Maryville right-hander Brittany Monday had been solid all game, limiting the Lady Bobcats to two hits to that point, but this was dangerous. Thinking quickly, Whaley rose from behind the plate, fielded Cox’s bunt, and, instead of firing to first baseman Chancli Connatser for the easy out, delivered a strike to shortstop Meredith Niethammer covering second to put out the lead runner.
“What a huge play that was!” Hawkins said. “I’m thinking, ‘We’ve got to make plays,’ and, by golly, we stepped up.”
One batter later, the Lady Bobcats attempted the sacrifice once again. Again, the Lady Rebels came up with the smart play, this time with Niethammer fielding a ground ball at short and flipping to second baseman Chasiti Smith to again cut off the lead runner.
Big plays defensively proved a theme for the Lady Rebels when it mattered most.
In the Central eighth, Ashley Grissom’s one-out triple put the go-ahead run at third. A pop up handled by Niethammer and a sizzling throw across the infield from third baseman Bailie Roberts enabled Monday to escape the inning unscathed.
In the Lady Bobcat ninth, a single and a pair of wild pitches again had Central ready to be first on the board, the go-ahead runner again at third. Just as quickly, a strikeout from Monday and another big throw on a ground ball from Roberts snuffed the threat.
Monday didn’t need too terribly much to stymie the Central offense. The hard-throwing junior surrendered only four hits in the extra-inning affair, striking out 11 and walking two. Still, Monday credited her defense for getting her out of the tough spots.
“They know the plays they need to make,” she said, “and they make them. I just focused on doing my best and getting the runners out.”
A year removed from last season’s loss made the difference, Hawkins said, even with runners in scoring position.
“Brittany was in a groove,” he said, “I knew she was good for 10 or 12 innings.

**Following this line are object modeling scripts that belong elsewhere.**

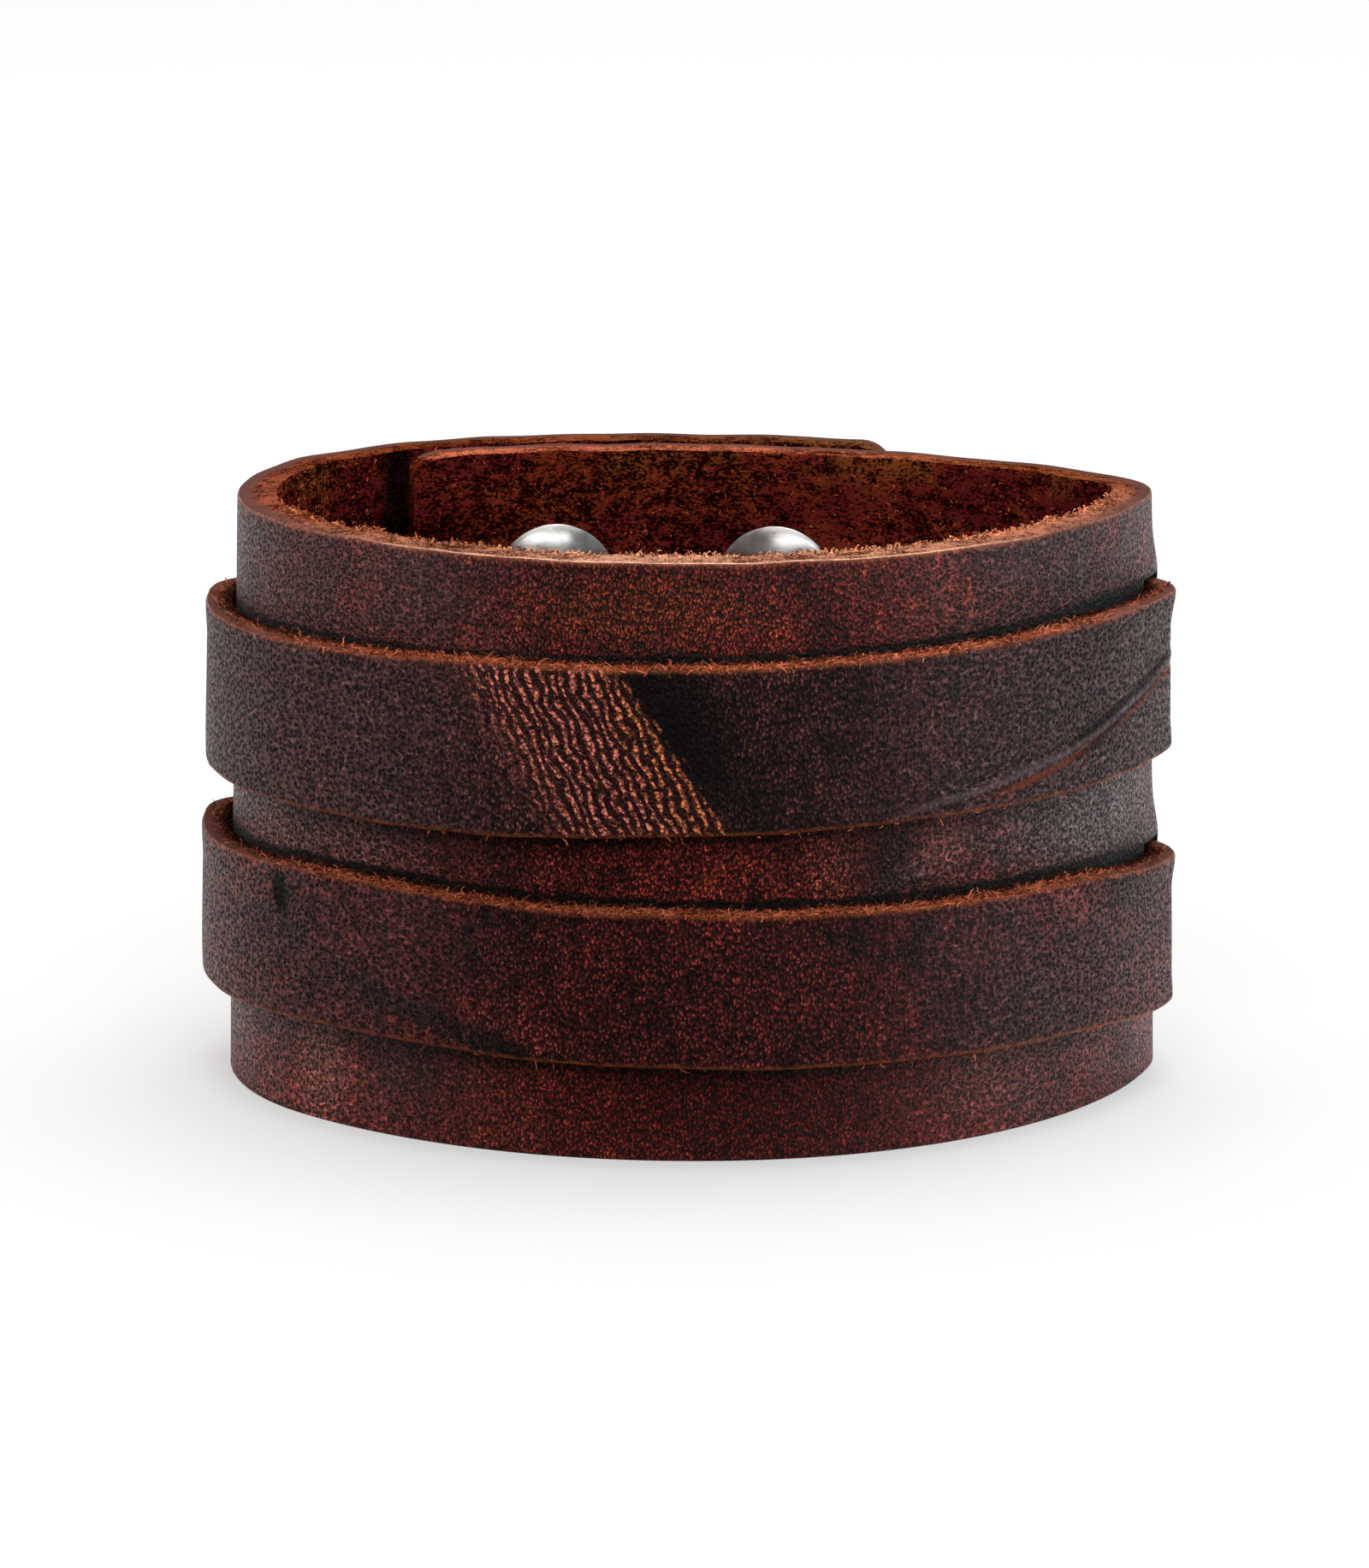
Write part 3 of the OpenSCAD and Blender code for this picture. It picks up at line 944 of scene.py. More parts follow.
class Desk:
    """Adds nodes to one tree."""

    def __init__(self, tree):
        self.tree = tree

    def add(self, kind, inputs=None, out=0, **settings):
        made = self.tree.nodes.new(kind)
        for key, value in settings.items():
            setattr(made, key, value)
        for key, value in (inputs or {}).items():
            if isinstance(value, bpy.types.NodeSocket):
                self.tree.links.new(value, made.inputs[key])
            else:
                made.inputs[key].default_value = value
        return made.outputs[out] if out is not None else made

    def maths(self, operation, *values):
        return self.add("ShaderNodeMath", dict(enumerate(values)), operation=operation)

    def vectors(self, operation, *values, out="Vector", **named):
        inputs = {**dict(enumerate(values)), **named}
        return self.add("ShaderNodeVectorMath", inputs, out=out, operation=operation)

    def ramp(self, value, low, high, to_low=0.0, to_high=1.0, kind="SMOOTHSTEP"):
        return self.add(
            "ShaderNodeMapRange",
            {"Value": value, 1: low, 2: high, 3: to_low, 4: to_high}, interpolation_type=kind,
        )

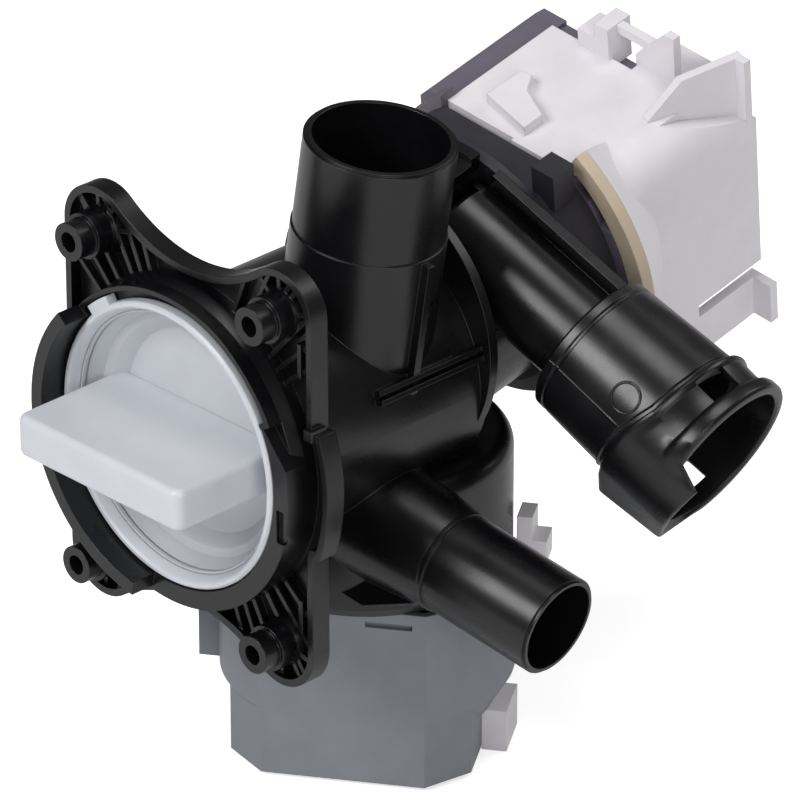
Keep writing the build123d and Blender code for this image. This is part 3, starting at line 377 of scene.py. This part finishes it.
class PumpStageSettings(bpy.types.PropertyGroup):
    """The studio round the pump."""

    azimuth: bpy.props.FloatProperty(
        name="Camera azimuth", description="Way round from the filter's mouth, towards the right",
        default=math.radians(45.5), subtype="ANGLE")
    elevation: bpy.props.FloatProperty(
        name="Camera elevation", description="Height of the camera above the horizon",
        default=math.radians(27.5), subtype="ANGLE")
    distance: bpy.props.FloatProperty(
        name="Camera distance", description="From the camera to the point it looks at",
        default=1.521, unit="LENGTH")
    target: bpy.props.FloatVectorProperty(
        name="Looked-at point", description="The point at the middle of the picture",
        default=(0.0330, 0.04056, 0.0094), subtype="TRANSLATION")
    lens: bpy.props.FloatProperty(
        name="Lens", description="Focal length on a 36 mm wide sensor, in millimetres", default=315.0)
    floor_colour: bpy.props.StringProperty(
        name="Floor", description="The studio paper's colour, as sRGB hex", default="#f6f6f6")


class PumpFinishSettings(bpy.types.PropertyGroup):
    """Colours of the mouldings, each the light tone as sRGB hex."""

    black: bpy.props.StringProperty(name="Black", description="Sump, volute and nozzle", default="#0f0f12")
    milky: bpy.props.StringProperty(name="Milky", description="Filter cap and basket", default="#d3d5da")
    grey: bpy.props.StringProperty(name="Grey", description="Drain motor's cover", default="#85888f")
    white: bpy.props.StringProperty(name="White", description="Cover and small housings", default="#e9e6ea")


class PUMP_OT_stage(bpy.types.Operator):
    """Makes the floor, the lamps, the world and the camera"""

    bl_idname = "pump.stage"
    bl_label = "Studio"

    def execute(self, context):
        """The camera stands back from its target along the azimuth and elevation, upright."""
        chosen = context.scene.pump_stage
        a, e = chosen.azimuth, chosen.elevation
        right = Vector((math.cos(a), math.sin(a), 0.0))
        back = Vector((math.sin(a) * math.cos(e), -math.cos(a) * math.cos(e), math.sin(e)))
        up = back.cross(right)
        camera = bpy.data.objects.new("camera", bpy.data.cameras.new("camera"))
        context.scene.collection.objects.link(camera)
        place = Vector(chosen.target) + back * chosen.distance
        turned = [[right[i], up[i], back[i], place[i]] for i in range(3)]
        camera.matrix_world = Matrix(turned + [[0, 0, 0, 1]])
        camera.data.lens, camera.data.sensor_width = chosen.lens, SENSOR_MM
        camera.data.clip_start, camera.data.clip_end = NEAREST, FARTHEST
        context.scene.camera = camera
        low, half = CAD_BOX[0][2] - FLOOR_BELOW, FLOOR_HALF
        data = bpy.data.meshes.new("studio_floor")
        corners = [(-half, -half, low), (half, -half, low), (half, half, low), (-half, half, low)]
        data.from_pydata(corners, [], [(0, 1, 2, 3)])
        floor = bpy.data.objects.new("studio_floor", data)
        context.scene.collection.objects.link(floor)
        material, tree, _ = blank("studio paper")
        matt = add(tree, "ShaderNodeBsdfDiffuse", {"Color": linear(chosen.floor_colour)})
        seen = add(tree, "ShaderNodeLightPath")
        either = add(tree, "ShaderNodeMath",
                     {0: seen.outputs["Is Camera Ray"], 1: seen.outputs["Is Transmission Ray"]},
                     operation="MAXIMUM")
        lift = add(tree, "ShaderNodeMath", {0: either.outputs[0], 1: FLOOR_GLOW}, operation="MULTIPLY")
        glow = add(tree, "ShaderNodeEmission", {"Color": (1, 1, 1, 1), "Strength": lift.outputs[0]})
        both = add(tree, "ShaderNodeAddShader", {0: matt.outputs[0], 1: glow.outputs[0]})
        add(tree, "ShaderNodeOutputMaterial", {"Surface": both.outputs[0]})
        data.materials.append(material)
        for name, at, size, power in LAMPS:
            lamp = bpy.data.lights.new(name, "AREA")
            lamp.shape, lamp.size, lamp.energy = "SQUARE", size, power
            shown = bpy.data.objects.new(name, lamp)
            context.scene.collection.objects.link(shown)
            shown.location = at
            shown.rotation_euler = (Vector(chosen.target) - Vector(at)).to_track_quat("-Z", "Y").to_euler()
        world = bpy.data.worlds.new("soft room")
        context.scene.world = world
        world.use_nodes = True
        background = world.node_tree.nodes["Background"]
        background.inputs["Color"].default_value = (1, 1, 1, 1)
        background.inputs["Strength"].default_value = ROOM_LIGHT
        context.scene.view_settings.view_transform = "Standard"
        return {"FINISHED"}


class PUMP_OT_mouldings(bpy.types.Operator):
    """Gives every plastic node its moulded finish"""

    bl_idname = "pump.mouldings"
    bl_label = "Plastic mouldings"

    def execute(self, context):
        """Each node takes one named plastic."""
        chosen = context.scene.pump_finish
        # Talc-filled polypropylene from a polished mould: near black, long soft highlights, faint flow marks
        black = moulded("black polypropylene", chosen.black, "#09090b", (0.24, 0.36), 0.5, 0.010)
        dress(black, "front_flange", "sump_body", "drain_outlet_spigot",
              "circulation_volute", "discharge_nozzle")
        # Natural polypropylene: milky, light goes a few millimetres in before it comes back
        milky = moulded("natural polypropylene", chosen.milky, "#c3c6cd", (0.30, 0.42), 0.8, 0.008,
                        **{"Subsurface Weight": 0.25, "Subsurface Radius": (1.0, 0.97, 0.95),
                           "Subsurface Scale": 4 * MM})
        dress(milky, "filter_cap", "filter_basket")
        # Glass-filled polyamide in grey: slightly speckled, matt
        grey = moulded("grey glass-filled polyamide", chosen.grey, "#777a81", (0.42, 0.55), 0.45, 0.014, 6.0)
        dress(grey, "drain_motor_cover")
        # Flame-retardant polybutylene terephthalate: warm white, matt, a little chalky
        white = moulded("white polybutylene terephthalate", chosen.white, "#dcd8de",
                        (0.42, 0.56), 0.6, 0.014, 9.0)
        dress(white, "circulation_cover", "drain_latch_tongue", "drain_catch", "drain_terminal_housing")
        # Dark grey polyamide, injection moulded: the pump heads, a shade lighter and duller than the sump
        dark = moulded("dark polyamide", "#34323a", "#27262c", (0.38, 0.5), 0.5, 0.012)
        dress(dark, "drain_pump_head", "circulation_pump_head", "drain_impeller", "circulation_impeller")
        # Mauve grey polyamide, spark-eroded mould: a matt housing with no clear highlight
        mauve = moulded("mauve grey polyamide", "#6c6874", "#5d5965", (0.4, 0.52), 0.5, 0.012, 8.0)
        dress(mauve, "circulation_motor_housing")
        # Phenolic resin, pressed: tan, matt, slightly mottled
        tan = moulded("tan phenolic resin", "#cfc0aa", "#bfae95", (0.5, 0.62), 0.5, 0.012, 5.0)
        dress(tan, "circulation_former")
        # Nitrile rubber, pressed: black, matt, so that it reads as soft
        rubber = moulded("nitrile rubber", "#1a1a1a", "#121212", (0.6, 0.72), 0.4, 0.01)
        dress(rubber, "filter_seal")
        # Sintered alumina bushes: ivory, polished
        ivory = moulded("alumina ceramic", "#e6e2d6", "#dbd6c8", (0.18, 0.26), 0.3, 0.004)
        dress(ivory, "drain_bushes", "circulation_bushes")
        # Barium ferrite: dark grey, dull
        ferrite = moulded("barium ferrite", "#3b3b3f", "#2d2d31", (0.5, 0.62), 0.35, 0.012)
        dress(ferrite, "drain_magnet", "circulation_magnet")
        return {"FINISHED"}


class PUMP_OT_metals(bpy.types.Operator):
    """Gives every metal node its finish"""

    bl_idname = "pump.metals"
    bl_label = "Metals"

    def execute(self, context):
        """Lines run across the stack, round the coil, and along the shaft."""
        # Stamped electrical steel: stacked 0.5 mm sheets show as lines
        steel = metal("stamped electrical steel", "#8c8c90", "#6a6a70", 0.45, 0.5, (0.02, 0.02, 1.0), 0.05)
        dress(steel, "drain_stator_core", "circulation_stator_core")
        # Enamelled copper wire, wound: 0.3 mm turns
        copper = metal("enamelled copper wire", "#b3653a", "#8c4423", 0.3, 0.3, (1.0, 0.05, 1.0), 0.06)
        dress(copper, "drain_coils", "circulation_coils")
        # Ground stainless steel: fine rings round the shaft give a narrow bright line
        ground = metal("ground stainless steel", "#c8c8cc", "#a8a8ae", 0.18, 0.1, (1.0, 1.0, 0.05), 0.004)
        dress(ground, "drain_shaft", "circulation_shaft")
        # Tinned brass blade: pale, bright
        tin = metal("tinned brass", "#cfcfcd", "#b4b4b2", 0.25, 0.2, (1.0, 1.0, 0.1), 0.004)
        dress(tin, "drain_terminals")
        return {"FINISHED"}


class PUMP_PT_panel(bpy.types.Panel):
    """Lists the steps in the order that they run"""

    bl_idname = "PUMP_PT_panel"
    bl_label = "Washer drain pump"
    bl_space_type = "VIEW_3D"
    bl_region_type = "UI"
    bl_category = "Pump"

    def draw(self, context):
        """One button for each step."""
        for step in STEPS:
            self.layout.operator(step.bl_idname)


STEPS = (PUMP_OT_stage, PUMP_OT_mouldings, PUMP_OT_metals, PUMP_OT_nozzle)
CLASSES = (PumpStageSettings, PumpFinishSettings, PumpNozzleSettings, *STEPS, PUMP_PT_panel)


def register():
    """Registers the classes and hangs the settings on the scene."""
    for made in CLASSES:
        bpy.utils.register_class(made)
    bpy.types.Scene.pump_stage = bpy.props.PointerProperty(type=PumpStageSettings)
    bpy.types.Scene.pump_finish = bpy.props.PointerProperty(type=PumpFinishSettings)
    bpy.types.Scene.pump_nozzle = bpy.props.PointerProperty(type=PumpNozzleSettings)


def unregister():
    """Takes the settings and the classes away again."""
    del bpy.types.Scene.pump_nozzle
    del bpy.types.Scene.pump_finish
    del bpy.types.Scene.pump_stage
    for made in reversed(CLASSES):
        bpy.utils.unregister_class(made)


def main():
    register()
    bpy.ops.pump.stage()
    bpy.ops.pump.mouldings()
    bpy.ops.pump.metals()
    bpy.ops.pump.nozzle()


if __name__ == "__main__":
    main()
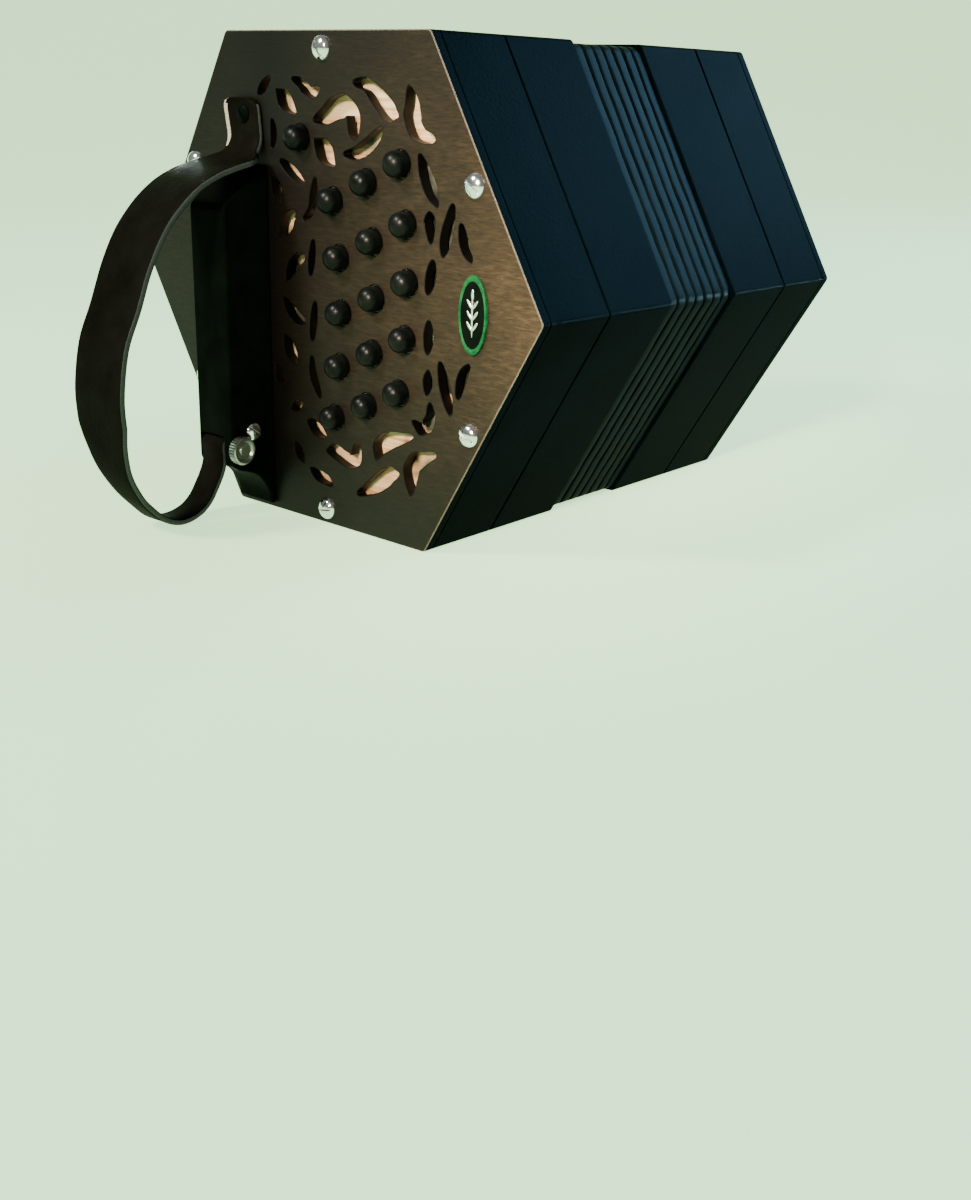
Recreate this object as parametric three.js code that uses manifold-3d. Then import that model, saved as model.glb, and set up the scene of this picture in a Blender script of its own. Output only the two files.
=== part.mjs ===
// A thirty-button concertina with hexagonal ends, built as separate pieces. Millimetres, +Z up.
// The bellows opens along X. The player's right-hand end is at -X and the left-hand end at +X.
// The hand rails are on the +Y side, the buttons on the -Y side, and the whole stands at z = 0.
import * as THREE from 'three';
import { mergeVertices } from 'three/addons/utils/BufferGeometryUtils.js';
import Module from 'manifold-3d';

const wasm = await Module();
wasm.setup();

// Overall size, with the bellows closed
const ACROSS_FLATS = 165;
const LENGTH = 180; // between the outer faces of the two end plates
const APOTHEM = ACROSS_FLATS / 2;
const CORNER_RADIUS = 2;

// Gaps between neighbours
const FIT_GAP = 0.3; // round a piece that sits in an opening
const FACE_GAP = 0.2; // between faces that are screwed or glued together

// One end, as depths inward from the outer face of its end plate
const PLATE_THICK = 4;
const BAFFLE_START = 5;
const BAFFLE_THICK = 1.2;
const BOX_END = 34;
const JOINT_GROOVE = 0.8; // dark line between the action box and the bellows frame
const FRAME_END = 70;
const WALL_THICK = 6;
const BOARD_THICK = 5;
const BOARD_START = BOX_END - BOARD_THICK;

// Reed pan, inside the bellows frame
const PAN_START = 35;
const PAN_WALL_END = 43;
const PAN_END = 48;
const PAN_APOTHEM = 75;
const CHAMBERS = 16;
const CHAMBER_WALL = 2;
const HUB_RADIUS = 14;

// Bellows
const FOLDS = 7;
const FOLD_PITCH = (LENGTH - 2 * FRAME_END) / FOLDS;
const FOLD_PEAK = APOTHEM - 1; // apothem of the outer edge of a fold
const FOLD_VALLEY = 62; // apothem of the inner edges of a fold
const CARD_THICK = 1.4;

// Buttons: three bowed columns of five
const COLUMNS = [
  { u: 8.4, v: -6.4 },
  { u: 24.1, v: 0.2 },
  { u: 39.1, v: 6.8 },
];
const COLUMN_STEPS = [-2, -1, 0, 1, 2];
const BUTTON_PITCH = 18.2;
const COLUMN_BOW = 0.9; // sideways shift of a button, times its step squared
const BUTTON_RADIUS = 4.1;
const BUTTON_PROUD = 6.2;
const BUTTON_DOME = 3.4;
const BUTTON_END = 12;
const GUIDE_RADIUS = 1.2;
const GUIDE_END = 31;
const PAD_RING = 58; // radius of the ring of air holes in the action board
const PAD_HOLE_RADIUS = 4;

// Air button, lever and pad
const AIR_U = -10.8;
const AIR_V = 49.2;
const AIR_PIN_END = 14;
const LEVER_START = 14.5;
const LEVER_THICK = 2;
const LEVER_WIDTH = 5;
const LEVER_PIVOT_U = -22;
const AIR_PAD_U = -41;
const AIR_PAD_RADIUS = 7.5;
const AIR_HOLE_RADIUS = 5.5;
const PIVOT_RADIUS = 1.2;

// Hand rail and strap, as heights out from the end plate and places up its face
const RAIL_U = -36.7;
const RAIL_WIDTH = 18.3;
const RAIL_HEIGHT = 20;
const RAIL_BOTTOM = -80.7;
const RAIL_TOP = 39.4;
const STRAP_WIDTH = 25.7;
const STRAP_THICK = 2.2;
const STRAP_REACH = 72; // more than the strap stands out from the plate
const TONGUE_START = 41.5;
const TONGUE_END = 61;
const TONGUE_WIDTH = 16.8; // where it leaves the strap
const TONGUE_LEAN = 3; // sideways shift of its upper end, away from the buttons
const TAPER_START = -42; // where the strap starts to narrow toward its tail
const TAIL_START = -71;
const TAIL_U = -38.2;
const TAIL_WIDTH = 11.6;
const TAIL_SLOT_OUT = 12; // floor of the slot in the rail's lower end that holds the tail
const THUMBSCREW_OUT = 17;
const THUMBSCREW_V = -57.5;
const SHANK_RADIUS = 1.4;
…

She’s a more mature pitcher this year. As a sophomore last year, she turned the corner.”
Central freshman Rachel Medley dueled Monday batter for batter for much of the afternoon, excepting the Maryville first time up. Niethammer, Whaley and Roberts loaded the bases on consecutive singles on one out in the Lady Rebel first inning. Medley pitched her way out of the jam, striking out Weaver for the final out of the inning. It left Hawkins with an uneasy feeling in his stomach.
“I thought about that because I’ve had too many games like that over the years,” he said.
Through six innings, Monday allowed only two base runners to board, effectively negating Maryville’s missed opportunities.
Monday’s pitching and a defense that proved clutch when it needed to most brought the game to Connatser’s bat with two out in the seventh. Medley had retired the first two batters by strikeout.
Connatser never let the young Lady Bobcat ace consider a third, belting Medley’s first offering into left field for a two-out single, with Porter-Garrett coming on to pinch run.
“I was looking for it (a fastball), hoping to drive it,” Connatser said. “She (Medley) was still on top of her game. We were just ready to hit it. It was our time.”
Connatser’s instructions when Porter-Garrett took her place at first base were simple and to the point.
“I just told her to run hard,” she said. “I just knew Allie was going to score.”
Weaver made sure she wouldn’t have long to wait.
“Soon as she hit the ball, I knew Allie was going home,” Monday said.
Like Connatser, Weaver, a sophomore, didn’t wait around, depositing the first pitch she saw from Medley down the right field line.
“I said, ‘There are two outs, runner on first,’” Weaver said. “‘I don’t want to go another inning. I’m going to do something right here.’”
Porter-Garrett was running on contact, never bothering to see if the ball would be caught. When she rounded second, she made eye contact with Hawkins, coaching at third.
“I saw him waving his arms, telling me to go home,” she said.
From first to home is no walk in the park, even for a former 400-meter runner. There was little doubt, though, he would wave Porter-Garrett on, Hawkins said.
“When she was approaching second, I didn’t want to go another inning,” he said. “It was now or never.”
Now ensured her coach wouldn’t spend the offseason sitting on 199, Monday said.
“That would be awful,” she said. “Two hundred just sounds great!”